L’objectif de ce colloque sera d’étudier les enjeux liés à la déconstruction en abordant deux grandes séries de questionnement.
- 1. La déconstruction comme opportunité
La décroissance urbaine peut-elle constituer une opportunité pour des acteurs à même de la concevoir comme telle et non pas seulement comme une perte, plus ou moins irrémédiable, de vitalité et d’atouts ? Peut-on penser que la décroissance permette de reconfigurer des villes souvent bâties à la hâte – les dites « villes-champignons » que l’on pourrait aisément requalifier en « villes de rapport » par analogie avec l’expression « immeuble de rapport » (Bonneval, Robert, 2013) ? A quelles conditions ? Quels sont les obstacles conceptuels, sociaux, économiques, politiques pour penser la déconstruction comme une opportunité pour la ville et ses habitant-e-s ? Les politiques de patrimonialisation constituent-elles des obstacles spécifiques dans ce cadre ?
Peut-on requalifier la ville, tant globalement qu’à l’échelle des îlots ou des quartiers, en la dé-construisant ? Les démolitions peuvent‐elles permettre de dé‐construire la ville en même temps que la re-construire autrement et mieux, en prenant en compte les besoins et les aspirations des habitant-e-s ? A l’inverse, la déconstruction – en posant la question de savoir ce qui doit être préservé ou non – ne contribue-t-elle pas à pas à renforcer les mécanismes de catégorisation et de hiérarchisation des types d’habitat, des quartiers, voire de leurs habitant-e-s ?
- 2. Les pratiques et politiques de déconstruction
Quelles sont les pratiques et politiques mises en place pour déconstruire les villes ? Comment nommer les actions pensées et mises en œuvre pour accompagner la décroissance dans un contexte où la durabilité rend suspecte la « dé-densification » ? Plus spécifiquement, il s’agira également de comprendre à quelles conditions la dé-construction peut « faire » un autre projet urbain.
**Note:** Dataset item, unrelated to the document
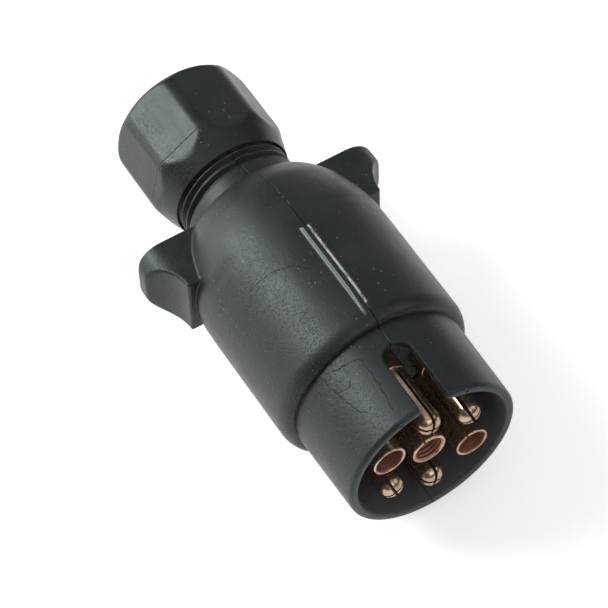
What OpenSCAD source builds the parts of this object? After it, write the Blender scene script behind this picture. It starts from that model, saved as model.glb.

Les acteurs urbains peuvent-ils trouver là matière à nourrir un projet de développement plus progressiste, notamment dans des configurations urbaines « moyennes » par leur taille et par les conditions socio-économiques de leurs habitant-e-s qui, pour éloignées qu’elles soient de la figure métropolitaine dominante, n’en représentent pas moins le cadre de vie de millions de personnes ? De manière plus pragmatique, quels sont – ou plutôt seraient – les outils techniques et financiers de la déconstruction, au sens où nous l’entendons comme opportunité de « (re)construire » la ville ? Quels acteurs et groupes d’acteurs sont susceptibles de se mobiliser pour porter ce type d’agenda ? Quelles sont les diverses expériences à l’œuvre aujourd’hui et comment sont-elles influencées par leur contexte ?
Programme
Jeudi 5 octobre 2017
09h00 – 09h30 : Accueil
09h30 – 09h45 : Ouverture : Léla Bencharif (Présidente du CA de l’ENSA de Saint-Étienne) et Michèle Cottier (Présidente de l’Université Jean-Monnet de Saint-Étienne)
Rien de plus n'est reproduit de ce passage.